## Collected data:
* * *

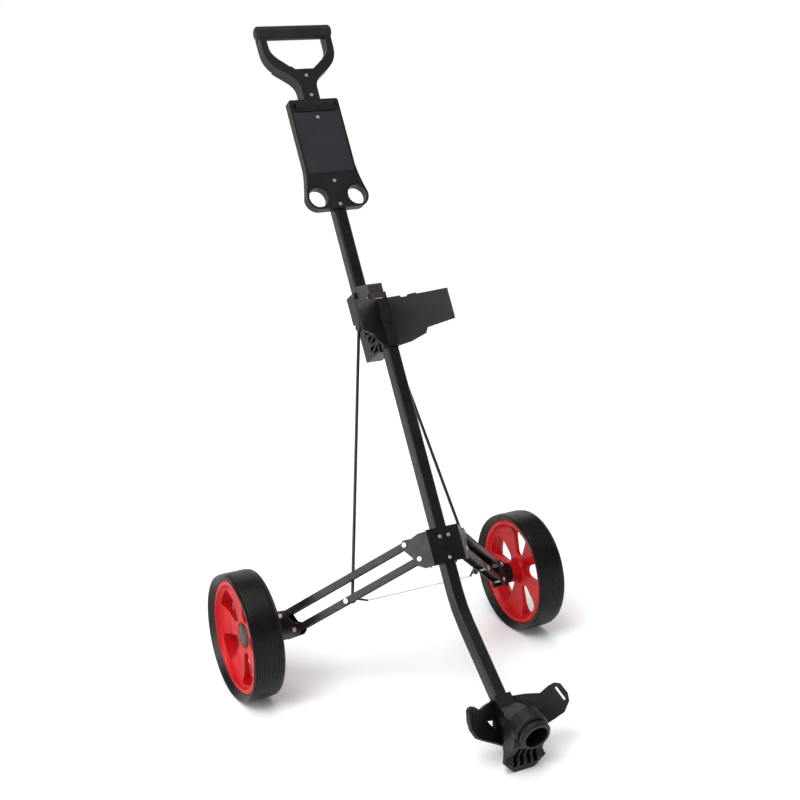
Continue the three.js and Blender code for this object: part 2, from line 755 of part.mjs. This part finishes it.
// Turns a geometry from the trolley's axes, measured from the axle line on the floor, into mast axes.
function intoMast(geometry) {
  mast.updateMatrix();
  return geometry.applyMatrix4(mast.matrix.clone().invert());
}

function footSolid() {
  const side = across(outline([
    [-484, 0], [-470, 0], [-446, 40], [-414, 60], [-402, 90], [-440, 99], [-500, 100],
    [-503, 58], [-486, 30], [-490, 20],
  ]), -42, 42);
  const front = standing(outline([
    [-18, -1], [18, -1], [40, 22], [33, 38], [30, 82], [24, 125], [-24, 125], [-30, 82], [-33, 38], [-40, 22],
  ]), -520, -380);
  const plan = extrude(outline([
    [-44, -520], [44, -520], [44, -486], [24, -462], [18, -436],
    [18, -390], [-18, -390], [-18, -436], [-24, -462], [-44, -486],
  ]), 140).translate(0, 0, -2);
  return common(common(side, front), plan);
}

// Hollows between the ribs under the cup.
function footPockets() {
  const pocket = (low, high, lean) => standing(outline([
    [low + lean, 12], [high + lean, 12], [high, 52], [low, 52],
  ]), -530, -478);
  return [pocket(-9, -1.5, -2), pocket(1.5, 9, 2), pocket(12.5, 20, 4), pocket(-20, -12.5, -4)];
}

const CUP_AXIS = radians(17);

// The cup in the foot: a wide boss, a groove round it and a lip at its mouth.
function cup() {
  const at = (distance) => [
    0,
    -514 - distance * Math.cos(CUP_AXIS),
    82 - distance * Math.sin(CUP_AXIS),
  ];
  const axis = new THREE.Vector3(0, -Math.cos(CUP_AXIS), -Math.sin(CUP_AXIS));
  const cone = (back, backRadius, front, frontRadius) => new THREE.CylinderGeometry(
    frontRadius, backRadius, front - back, 28,
  ).applyQuaternion(new THREE.Quaternion().setFromUnitVectors(new THREE.Vector3(0, 1, 0), axis))
    .translate(...at((back + front) / 2));
  return {
    solids: [
      cone(-32, 31.5, -8, 31.5),
      cone(-8.01, 31.5, -5, 29),
      cone(-10, 25, 3, 25),
      cone(1, 28.5, 5.5, 28.5),
      cone(5.49, 28.5, 9, 25.5),
    ],
    bore: cone(-24, 21, 20, 21),
  };
}

function restSocket(clearance, length) {
  const half = MAIN_TUBE / 2 + clearance;
  const block = box(-half, half, -half, half, -MAST_END - clearance, -MAST_END + length);
  return block.rotateX(-BEND_ANGLE).translate(0, 0, BEND_Z);
}

function bagRest() {
  const { solids, bore } = cup();
  const blocks = [footSolid(), ...solids].map((shape) => intoMast(shape));
  const whole = join(...blocks, restSocket(4, 20), restArm(1), restArm(-1));
  const pockets = footPockets().map((shape) => intoMast(shape));
  return cut(whole, intoMast(bore), restSocket(GAP, 76), ...pockets);
}

function restPieces() {
  piece(mast, "bag_rest", bagRest(), "black_plastic");
}

// ---- the whole trolley ----

mastPieces();
bracketPieces();
[1, -1].forEach(sidePieces);
const cable = bar([-CABLE_HALF, CABLE_Y, CABLE_Z], [CABLE_HALF, CABLE_Y, CABLE_Z], 1, 8);
piece(mast, "limit_cable", cable, "zinc");
headPieces();
handlePieces();
restPieces();
[1, -1].forEach(wheelPieces);

// The origin is the middle of the trolley's footprint on the floor.
trolley.updateMatrixWorld(true);
const extent = new THREE.Box3().setFromObject(trolley, true);
trolley.position.y = -(extent.min.y + extent.max.y) / 2;

export default trolley;
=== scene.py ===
import json
import math

import bmesh
import bpy
from mathutils import Matrix, Vector


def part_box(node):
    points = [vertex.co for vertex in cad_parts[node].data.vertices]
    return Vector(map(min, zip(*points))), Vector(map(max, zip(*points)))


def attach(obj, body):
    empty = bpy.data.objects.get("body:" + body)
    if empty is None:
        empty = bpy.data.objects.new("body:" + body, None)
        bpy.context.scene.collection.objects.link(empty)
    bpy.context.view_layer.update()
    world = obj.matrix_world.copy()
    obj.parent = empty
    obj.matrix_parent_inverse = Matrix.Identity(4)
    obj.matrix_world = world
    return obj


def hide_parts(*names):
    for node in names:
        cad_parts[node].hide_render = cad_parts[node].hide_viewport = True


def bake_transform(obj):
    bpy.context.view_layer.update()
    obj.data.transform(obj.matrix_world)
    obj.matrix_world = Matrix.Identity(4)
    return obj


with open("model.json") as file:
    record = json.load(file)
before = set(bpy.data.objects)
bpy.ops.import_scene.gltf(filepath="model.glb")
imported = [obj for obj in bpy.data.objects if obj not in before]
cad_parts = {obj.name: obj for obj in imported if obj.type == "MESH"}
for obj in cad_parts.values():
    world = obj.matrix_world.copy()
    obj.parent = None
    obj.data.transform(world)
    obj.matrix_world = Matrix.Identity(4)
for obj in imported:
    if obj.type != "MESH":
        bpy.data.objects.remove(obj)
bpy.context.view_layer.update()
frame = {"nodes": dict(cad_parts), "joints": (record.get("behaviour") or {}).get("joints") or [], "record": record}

MM = 0.001

# ---- where things are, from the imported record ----

JOINTS = {j["name"]: j for j in frame["joints"]}
UP = -Vector(JOINTS["handle_slide"]["axis"]).normalized()      # along the mast
BACK = Vector((1, 0, 0)).cross(-UP).normalized()               # square to it, away from the bag
AXLE = Vector(JOINTS["wheel_spin_right"]["pos_m"])
TRACK_HALF = AXLE.x
AXLE_BACK = 281.7              # mm, axle line behind the mast's origin
AXLE_DROP = 60                 # mm, axle line below it
MAST_ORIGIN = Vector((0, AXLE.y, AXLE.z)) - AXLE_BACK * MM * BACK + AXLE_DROP * MM * UP
MAST = Matrix.Translation(MAST_ORIGIN) @ Matrix((
    (1, BACK.x, UP.x, 0),
    (0, BACK.y, UP.y, 0),
    (0, BACK.z, UP.z, 0),
    (0, 0, 0, 1),
))
NODE_SLOT = {s["node"]: s["material_slot"] for s in frame["record"]["subparts"]}
BODY_OF = {n: b for b, nodes in frame["record"]["behaviour"]["bodies"].items() for n in nodes}

# ---- materials ----


def new_material(name):
    material = bpy.data.materials.new(name)
    material.use_nodes = True
    shader = material.node_tree.nodes["Principled BSDF"]
    shader.inputs["Specular IOR Level"].default_value = 0.26
    return material, material.node_tree, shader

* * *

## Exercise details:
The first line to be transcribed is the one containing "---- the whole", and the last is the one containing "cad_parts[node].hide_render = cad_parts[node].hide_viewport". Transcribe exactly those lines and nothing else.

## Exercise output:
// ---- the whole trolley ----

mastPieces();
bracketPieces();
[1, -1].forEach(sidePieces);
const cable = bar([-CABLE_HALF, CABLE_Y, CABLE_Z], [CABLE_HALF, CABLE_Y, CABLE_Z], 1, 8);
piece(mast, "limit_cable", cable, "zinc");
headPieces();
handlePieces();
restPieces();
[1, -1].forEach(wheelPieces);

// The origin is the middle of the trolley's footprint on the floor.
trolley.updateMatrixWorld(true);
const extent = new THREE.Box3().setFromObject(trolley, true);
trolley.position.y = -(extent.min.y + extent.max.y) / 2;

export default trolley;
=== scene.py ===
import json
import math

import bmesh
import bpy
from mathutils import Matrix, Vector


def part_box(node):
    points = [vertex.co for vertex in cad_parts[node].data.vertices]
    return Vector(map(min, zip(*points))), Vector(map(max, zip(*points)))


def attach(obj, body):
    empty = bpy.data.objects.get("body:" + body)
    if empty is None:
        empty = bpy.data.objects.new("body:" + body, None)
        bpy.context.scene.collection.objects.link(empty)
    bpy.context.view_layer.update()
    world = obj.matrix_world.copy()
    obj.parent = empty
    obj.matrix_parent_inverse = Matrix.Identity(4)
    obj.matrix_world = world
    return obj


def hide_parts(*names):
    for node in names:
        cad_parts[node].hide_render = cad_parts[node].hide_viewport = True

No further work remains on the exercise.